- [Short exercise]
Answer with one number only: the number of lines that contain "Write".

- [Given records]
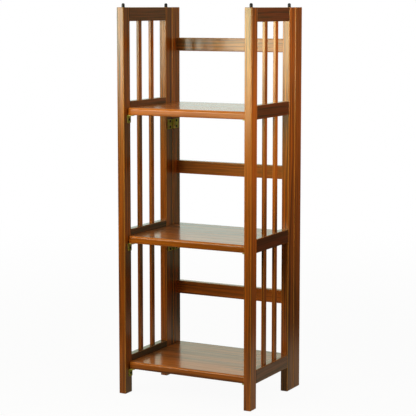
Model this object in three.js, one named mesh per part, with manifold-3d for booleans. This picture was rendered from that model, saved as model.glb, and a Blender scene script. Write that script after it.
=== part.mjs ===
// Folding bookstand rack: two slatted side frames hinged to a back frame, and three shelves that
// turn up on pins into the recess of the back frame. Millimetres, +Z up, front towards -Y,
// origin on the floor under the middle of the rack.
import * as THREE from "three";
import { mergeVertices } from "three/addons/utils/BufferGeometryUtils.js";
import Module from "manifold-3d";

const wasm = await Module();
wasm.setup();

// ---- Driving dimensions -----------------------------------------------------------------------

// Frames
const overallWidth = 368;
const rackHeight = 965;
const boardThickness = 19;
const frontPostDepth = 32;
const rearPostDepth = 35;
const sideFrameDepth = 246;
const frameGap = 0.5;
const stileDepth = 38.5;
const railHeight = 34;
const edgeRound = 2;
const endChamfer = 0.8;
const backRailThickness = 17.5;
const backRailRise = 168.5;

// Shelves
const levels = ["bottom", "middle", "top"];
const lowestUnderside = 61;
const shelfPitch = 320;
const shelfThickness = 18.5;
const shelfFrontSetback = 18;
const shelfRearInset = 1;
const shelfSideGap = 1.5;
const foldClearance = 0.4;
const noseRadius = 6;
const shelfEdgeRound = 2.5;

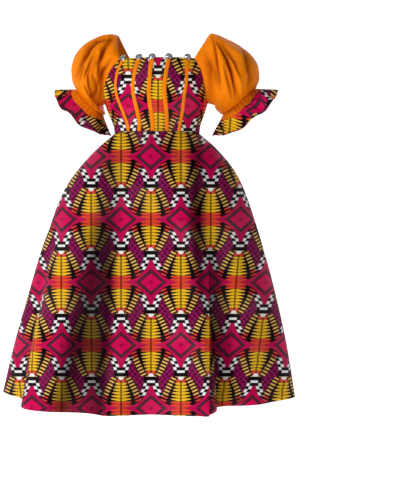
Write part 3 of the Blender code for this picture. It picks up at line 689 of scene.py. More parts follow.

- [Problem solution]
2